> **Objective**
Repeat exactly and only the lines from the line containing "addNozzle();" through the line containing "points = [vertex.co", both included.
---- Supplied material
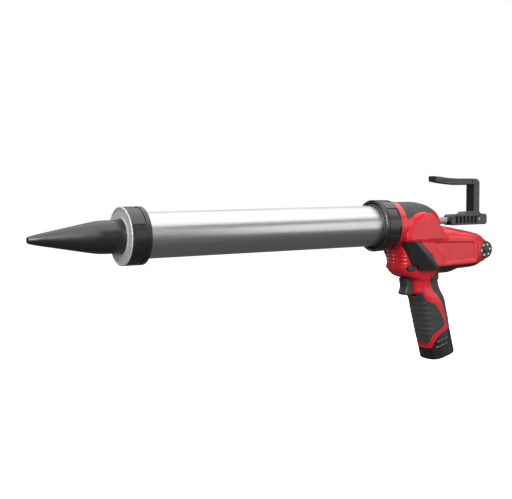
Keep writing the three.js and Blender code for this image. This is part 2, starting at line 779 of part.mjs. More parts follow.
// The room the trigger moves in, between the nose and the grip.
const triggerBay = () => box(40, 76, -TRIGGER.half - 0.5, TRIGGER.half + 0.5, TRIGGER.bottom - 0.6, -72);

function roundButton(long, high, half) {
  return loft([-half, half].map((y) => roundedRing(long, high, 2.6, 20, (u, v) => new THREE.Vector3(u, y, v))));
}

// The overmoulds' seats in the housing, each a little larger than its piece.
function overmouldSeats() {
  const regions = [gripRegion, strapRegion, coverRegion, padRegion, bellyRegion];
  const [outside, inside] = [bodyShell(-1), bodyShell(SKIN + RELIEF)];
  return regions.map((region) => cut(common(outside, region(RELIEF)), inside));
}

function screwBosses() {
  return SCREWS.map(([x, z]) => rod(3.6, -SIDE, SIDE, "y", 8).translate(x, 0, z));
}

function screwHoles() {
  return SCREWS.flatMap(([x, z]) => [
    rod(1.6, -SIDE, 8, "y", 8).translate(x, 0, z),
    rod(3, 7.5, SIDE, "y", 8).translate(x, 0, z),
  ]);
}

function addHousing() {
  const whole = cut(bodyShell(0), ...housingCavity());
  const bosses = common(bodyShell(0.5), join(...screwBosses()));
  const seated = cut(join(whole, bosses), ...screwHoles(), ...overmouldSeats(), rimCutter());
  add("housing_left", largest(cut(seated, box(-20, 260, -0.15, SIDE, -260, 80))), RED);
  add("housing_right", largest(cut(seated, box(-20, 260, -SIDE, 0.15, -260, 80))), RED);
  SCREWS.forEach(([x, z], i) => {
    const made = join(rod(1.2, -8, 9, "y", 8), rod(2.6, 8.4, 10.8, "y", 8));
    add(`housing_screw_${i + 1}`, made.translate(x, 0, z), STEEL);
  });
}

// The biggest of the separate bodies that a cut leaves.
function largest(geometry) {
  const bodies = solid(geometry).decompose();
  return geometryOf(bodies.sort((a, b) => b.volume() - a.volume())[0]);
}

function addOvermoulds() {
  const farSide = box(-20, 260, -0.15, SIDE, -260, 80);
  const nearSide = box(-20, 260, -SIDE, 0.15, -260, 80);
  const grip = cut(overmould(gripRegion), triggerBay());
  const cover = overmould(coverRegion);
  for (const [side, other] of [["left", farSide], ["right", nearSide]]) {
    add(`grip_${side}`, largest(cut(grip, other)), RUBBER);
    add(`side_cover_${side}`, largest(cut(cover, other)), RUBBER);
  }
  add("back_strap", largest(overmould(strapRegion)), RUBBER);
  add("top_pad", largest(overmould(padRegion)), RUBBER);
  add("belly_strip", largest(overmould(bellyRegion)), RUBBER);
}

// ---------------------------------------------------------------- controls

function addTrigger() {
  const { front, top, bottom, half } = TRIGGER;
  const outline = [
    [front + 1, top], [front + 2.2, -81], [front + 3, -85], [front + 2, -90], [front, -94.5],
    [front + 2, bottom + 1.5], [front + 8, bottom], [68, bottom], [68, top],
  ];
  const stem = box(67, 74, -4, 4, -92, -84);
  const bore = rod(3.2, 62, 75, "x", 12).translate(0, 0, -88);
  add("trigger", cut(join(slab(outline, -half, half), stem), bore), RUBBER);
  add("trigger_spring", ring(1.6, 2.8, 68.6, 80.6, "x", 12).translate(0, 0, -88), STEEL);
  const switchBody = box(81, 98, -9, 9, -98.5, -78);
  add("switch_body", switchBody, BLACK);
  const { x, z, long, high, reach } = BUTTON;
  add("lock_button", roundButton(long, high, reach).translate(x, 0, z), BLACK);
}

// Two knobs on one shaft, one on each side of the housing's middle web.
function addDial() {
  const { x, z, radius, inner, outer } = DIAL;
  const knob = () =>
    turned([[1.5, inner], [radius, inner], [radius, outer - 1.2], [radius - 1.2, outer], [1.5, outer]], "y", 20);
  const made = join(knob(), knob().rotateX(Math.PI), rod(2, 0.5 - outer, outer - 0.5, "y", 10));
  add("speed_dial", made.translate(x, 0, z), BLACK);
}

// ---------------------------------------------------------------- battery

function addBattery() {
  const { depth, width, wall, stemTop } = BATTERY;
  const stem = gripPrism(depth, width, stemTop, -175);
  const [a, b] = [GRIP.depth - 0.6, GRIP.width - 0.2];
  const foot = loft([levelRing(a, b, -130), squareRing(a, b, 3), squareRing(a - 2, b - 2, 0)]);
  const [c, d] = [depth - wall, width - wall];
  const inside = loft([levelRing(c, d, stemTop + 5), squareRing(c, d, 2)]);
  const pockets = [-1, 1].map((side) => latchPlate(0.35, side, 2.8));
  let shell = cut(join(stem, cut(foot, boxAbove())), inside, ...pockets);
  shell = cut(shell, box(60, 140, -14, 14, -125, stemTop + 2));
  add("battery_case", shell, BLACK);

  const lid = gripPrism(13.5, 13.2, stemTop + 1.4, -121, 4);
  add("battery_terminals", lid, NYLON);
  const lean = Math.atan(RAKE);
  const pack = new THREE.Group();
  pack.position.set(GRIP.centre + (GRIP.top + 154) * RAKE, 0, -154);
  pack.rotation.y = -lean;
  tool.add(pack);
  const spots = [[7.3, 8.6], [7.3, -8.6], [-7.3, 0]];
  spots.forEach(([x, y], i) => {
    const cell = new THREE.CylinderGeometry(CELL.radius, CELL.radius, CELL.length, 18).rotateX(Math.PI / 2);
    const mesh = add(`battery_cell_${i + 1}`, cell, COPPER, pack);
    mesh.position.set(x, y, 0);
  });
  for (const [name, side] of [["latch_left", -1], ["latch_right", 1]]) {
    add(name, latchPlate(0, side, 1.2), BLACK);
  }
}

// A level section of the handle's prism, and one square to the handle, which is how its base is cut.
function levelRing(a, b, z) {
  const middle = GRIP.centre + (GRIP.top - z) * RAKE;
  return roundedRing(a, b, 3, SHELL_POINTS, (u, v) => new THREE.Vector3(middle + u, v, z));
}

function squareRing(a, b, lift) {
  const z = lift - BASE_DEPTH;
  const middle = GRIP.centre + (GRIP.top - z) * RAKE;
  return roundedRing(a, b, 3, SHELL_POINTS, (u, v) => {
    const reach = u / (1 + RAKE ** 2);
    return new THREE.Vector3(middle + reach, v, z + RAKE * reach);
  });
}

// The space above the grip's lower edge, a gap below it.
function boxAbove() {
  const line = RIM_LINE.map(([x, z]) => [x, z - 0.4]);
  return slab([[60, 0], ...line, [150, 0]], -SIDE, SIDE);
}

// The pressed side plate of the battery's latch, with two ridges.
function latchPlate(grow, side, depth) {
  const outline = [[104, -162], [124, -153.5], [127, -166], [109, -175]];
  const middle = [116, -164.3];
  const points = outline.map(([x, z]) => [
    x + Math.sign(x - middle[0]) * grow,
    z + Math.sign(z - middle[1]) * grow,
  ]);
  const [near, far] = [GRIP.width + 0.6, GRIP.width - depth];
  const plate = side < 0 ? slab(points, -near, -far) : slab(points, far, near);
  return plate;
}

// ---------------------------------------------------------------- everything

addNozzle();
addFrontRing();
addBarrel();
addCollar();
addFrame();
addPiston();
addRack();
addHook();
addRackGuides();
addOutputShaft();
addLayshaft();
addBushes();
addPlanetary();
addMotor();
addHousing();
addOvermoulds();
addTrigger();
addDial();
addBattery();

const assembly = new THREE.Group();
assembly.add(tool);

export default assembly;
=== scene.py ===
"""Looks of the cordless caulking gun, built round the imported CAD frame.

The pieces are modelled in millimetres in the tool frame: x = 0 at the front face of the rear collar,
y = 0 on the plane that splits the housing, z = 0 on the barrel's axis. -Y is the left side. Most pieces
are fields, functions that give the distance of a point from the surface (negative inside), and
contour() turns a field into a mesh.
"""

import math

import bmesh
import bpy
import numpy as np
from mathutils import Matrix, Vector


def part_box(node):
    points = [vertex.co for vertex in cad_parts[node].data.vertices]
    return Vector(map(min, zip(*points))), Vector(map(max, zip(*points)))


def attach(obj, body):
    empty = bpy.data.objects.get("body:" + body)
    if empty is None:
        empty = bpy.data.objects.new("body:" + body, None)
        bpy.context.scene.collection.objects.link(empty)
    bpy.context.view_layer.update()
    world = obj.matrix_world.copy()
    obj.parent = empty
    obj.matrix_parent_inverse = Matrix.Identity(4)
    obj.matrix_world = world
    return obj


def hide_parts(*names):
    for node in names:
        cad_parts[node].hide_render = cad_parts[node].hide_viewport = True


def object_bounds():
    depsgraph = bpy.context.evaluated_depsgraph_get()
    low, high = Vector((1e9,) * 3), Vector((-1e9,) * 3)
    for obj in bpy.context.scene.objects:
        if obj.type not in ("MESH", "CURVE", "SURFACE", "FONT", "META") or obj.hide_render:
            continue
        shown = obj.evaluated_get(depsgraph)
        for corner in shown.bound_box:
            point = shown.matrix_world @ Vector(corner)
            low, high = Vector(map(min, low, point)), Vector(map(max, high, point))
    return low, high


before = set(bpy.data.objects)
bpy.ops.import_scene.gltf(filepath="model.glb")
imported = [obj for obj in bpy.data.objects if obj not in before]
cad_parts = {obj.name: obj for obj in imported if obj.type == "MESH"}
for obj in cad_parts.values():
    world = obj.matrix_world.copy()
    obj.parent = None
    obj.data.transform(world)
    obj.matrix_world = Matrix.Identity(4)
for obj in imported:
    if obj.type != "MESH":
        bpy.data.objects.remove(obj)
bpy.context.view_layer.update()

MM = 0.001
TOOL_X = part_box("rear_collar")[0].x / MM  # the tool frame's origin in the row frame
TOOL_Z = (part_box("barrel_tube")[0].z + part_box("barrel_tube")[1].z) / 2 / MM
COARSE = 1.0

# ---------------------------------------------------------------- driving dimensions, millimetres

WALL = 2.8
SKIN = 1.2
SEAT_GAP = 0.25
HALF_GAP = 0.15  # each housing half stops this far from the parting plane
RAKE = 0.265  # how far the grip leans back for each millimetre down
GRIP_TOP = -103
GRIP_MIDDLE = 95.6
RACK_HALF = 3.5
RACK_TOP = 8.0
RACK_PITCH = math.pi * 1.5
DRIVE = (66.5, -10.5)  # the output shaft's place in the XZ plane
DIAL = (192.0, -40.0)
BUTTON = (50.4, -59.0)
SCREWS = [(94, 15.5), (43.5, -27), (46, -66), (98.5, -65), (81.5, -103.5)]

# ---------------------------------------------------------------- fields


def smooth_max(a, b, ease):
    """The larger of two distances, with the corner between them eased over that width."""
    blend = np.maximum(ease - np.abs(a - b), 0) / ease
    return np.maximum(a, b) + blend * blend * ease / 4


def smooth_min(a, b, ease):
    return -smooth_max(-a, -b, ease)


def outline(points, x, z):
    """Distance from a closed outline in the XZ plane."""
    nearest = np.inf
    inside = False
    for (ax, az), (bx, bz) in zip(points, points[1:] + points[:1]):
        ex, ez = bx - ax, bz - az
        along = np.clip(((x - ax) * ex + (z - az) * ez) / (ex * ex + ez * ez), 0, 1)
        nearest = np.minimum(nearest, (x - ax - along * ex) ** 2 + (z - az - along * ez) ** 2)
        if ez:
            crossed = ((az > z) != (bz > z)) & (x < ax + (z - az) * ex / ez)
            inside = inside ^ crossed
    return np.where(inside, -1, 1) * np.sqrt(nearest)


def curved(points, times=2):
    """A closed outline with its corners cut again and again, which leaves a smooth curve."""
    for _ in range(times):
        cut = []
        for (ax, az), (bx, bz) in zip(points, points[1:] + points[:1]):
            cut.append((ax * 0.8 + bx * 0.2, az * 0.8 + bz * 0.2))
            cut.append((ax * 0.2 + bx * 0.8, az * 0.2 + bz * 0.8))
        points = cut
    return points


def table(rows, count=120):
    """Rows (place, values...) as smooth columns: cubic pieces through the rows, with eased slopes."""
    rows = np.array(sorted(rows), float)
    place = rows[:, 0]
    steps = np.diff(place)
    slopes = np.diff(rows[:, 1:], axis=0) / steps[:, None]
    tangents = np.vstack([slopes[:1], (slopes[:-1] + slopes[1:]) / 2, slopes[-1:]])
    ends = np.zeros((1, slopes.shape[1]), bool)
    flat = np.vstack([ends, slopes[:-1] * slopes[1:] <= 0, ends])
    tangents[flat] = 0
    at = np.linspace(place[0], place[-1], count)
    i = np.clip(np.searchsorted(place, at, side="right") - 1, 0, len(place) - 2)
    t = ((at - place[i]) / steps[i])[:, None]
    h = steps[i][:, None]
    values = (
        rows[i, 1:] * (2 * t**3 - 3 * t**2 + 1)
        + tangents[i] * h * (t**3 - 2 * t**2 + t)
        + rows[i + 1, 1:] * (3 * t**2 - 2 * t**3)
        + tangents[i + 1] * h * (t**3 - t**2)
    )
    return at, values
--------
> **Solution to this exercise**
addNozzle();
addFrontRing();
addBarrel();
addCollar();
addFrame();
addPiston();
addRack();
addHook();
addRackGuides();
addOutputShaft();
addLayshaft();
addBushes();
addPlanetary();
addMotor();
addHousing();
addOvermoulds();
addTrigger();
addDial();
addBattery();

const assembly = new THREE.Group();
assembly.add(tool);

export default assembly;
=== scene.py ===
"""Looks of the cordless caulking gun, built round the imported CAD frame.

The pieces are modelled in millimetres in the tool frame: x = 0 at the front face of the rear collar,
y = 0 on the plane that splits the housing, z = 0 on the barrel's axis. -Y is the left side. Most pieces
are fields, functions that give the distance of a point from the surface (negative inside), and
contour() turns a field into a mesh.
"""

import math

import bmesh
import bpy
import numpy as np
from mathutils import Matrix, Vector


def part_box(node):
    points = [vertex.co for vertex in cad_parts[node].data.vertices]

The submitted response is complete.